From the time he was 14 he began studying French. When it comes to fashion the serious learn French. Paris is after all the fashion capital of the world. He pulled him self out of the Midwest began studying rigorously garment construction and pattern making at Pratt. He later moved to Paris and like all creative types that do not “come from money” he found him self couch surfing, sleeping in the metro, struggling to pick up work and internships. He admits to the New York Times, that in a critical moment “This guy whose floor I was staying on his floor in Paris said ‘well if you are so good, why not do it yourself?’ ”

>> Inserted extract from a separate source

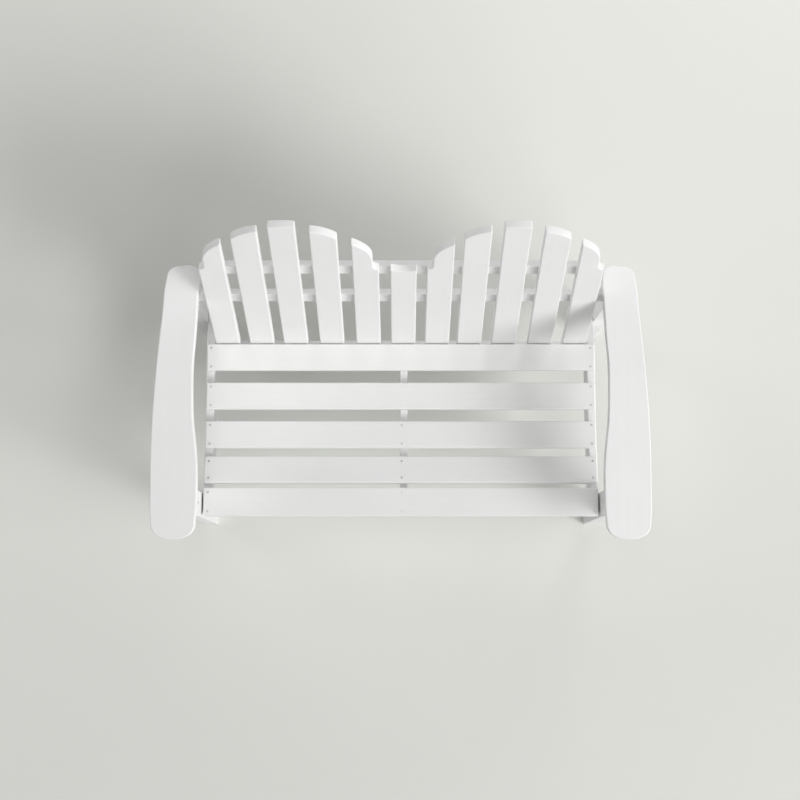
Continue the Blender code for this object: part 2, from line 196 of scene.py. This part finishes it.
class Nodes:
    """The nodes of a material or a world."""

    def __init__(self, owner):
        owner.use_nodes = True
        self.owner = owner
        self.tree = owner.node_tree
        self.tree.nodes.clear()

    def node(self, kind, settings, sockets):
        """A node of a kind, with its settings, and the values or links of its sockets."""
        node = self.tree.nodes.new(kind)
        for name, value in settings.items():
            setattr(node, name, value)
        for name, value in sockets.items():
            if isinstance(value, Value):
                self.tree.links.new(value.socket, node.inputs[name])
            else:
                node.inputs[name].default_value = value
        return node

    def out(self, node, name):
        return Value(self, node.outputs[name])

    def math(self, operation, first, second=0.0):
        node = self.node('ShaderNodeMath', {"operation": operation}, {0: first, 1: second})
        return self.out(node, "Value")

    def object_point(self):
        return self.out(self.node('ShaderNodeTexCoord', {}, {}), "Object")

    def seen(self):
        """1 where the camera or a mirror looks, and 0 for light that only passes on."""
        path = self.node('ShaderNodeLightPath', {}, {})
        return self.math('MAXIMUM', self.out(path, "Is Camera Ray"), self.out(path, "Is Glossy Ray"))

    def mapped(self, point, turn, scale):
        """A point turned, so that its X runs along a board, and then scaled."""
        turned = self.node('ShaderNodeMapping', {"vector_type": 'POINT'},
                           {"Vector": point, "Rotation": turn})
        scaled = self.node('ShaderNodeMapping', {"vector_type": 'POINT'},
                           {"Vector": self.out(turned, "Vector"), "Scale": scale})
        return self.out(scaled, "Vector")

    def noise(self, point, scale, detail, roughness):
        """Noise about zero, from -0.5 to 0.5."""
        node = self.node('ShaderNodeTexNoise', {},
                         {"Vector": point, "Scale": scale, "Detail": detail, "Roughness": roughness})
        return self.out(node, "Fac") - NOISE_MIDDLE

    def smooth(self, value, low, high):
        """0 below low and 1 above high, with a smooth step between them."""
        node = self.node('ShaderNodeMapRange', {"interpolation_type": 'SMOOTHSTEP'},
                         {"Value": value, "From Min": low, "From Max": high})
        return self.out(node, "Result")

    def mix(self, factor, first, second):
        node = self.node('ShaderNodeMix', {"data_type": 'RGBA'},
                         {"Factor": factor, "A": first, "B": second})
        return Value(self, node.outputs["Result"])

    def along(self, direction):
        """How far a face points along a direction or against it, from 0 to 1."""
        geometry = self.node('ShaderNodeNewGeometry', {}, {})
        node = self.node('ShaderNodeVectorMath', {"operation": 'DOT_PRODUCT'},
                         {0: self.out(geometry, "Normal"), 1: tuple(direction)})
        return abs(self.out(node, "Value"))

    def bump(self, height, distance):
        node = self.node('ShaderNodeBump', {},
                         {"Height": height, "Distance": distance, "Strength": 1.0})
        return self.out(node, "Normal")

    def principled(self, **sockets):
        names = {name.replace("_", " ").title().replace("Ior", "IOR"): value
                 for name, value in sockets.items()}
        shader = self.node('ShaderNodeBsdfPrincipled', {}, names)
        self.node('ShaderNodeOutputMaterial', {}, {"Surface": self.out(shader, "BSDF")})
        return self.owner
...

The following fashion seasons for Jeremy Scott were marked with creative energy for developing work inspired by car crashes, the movie Blade Runner, trash bags and the apocalypse. He started by showing in bars and his radical style eventual out grew Paris. As with many emerging talented designer he was offered jobs at larger fashion houses. He declined and returned to the US to continue building his brand.
He candidly admits to the New York Times, “My independence and voice are important, people can circulate through these houses. Think of Ungaro. I wanted to build my name. I speak to a young demographic and a lot of them do not care about these perfume brands.”
While researching at Video Fashion in the Spring 2011 season I became inspired by the appropriation of his iconography and this give birth to the performance and fashion series Interventions of a Bag Lady.
Performance at Socrates Sculpture Garden in Queens New York for Skowhegan Performs event September 25, 2011.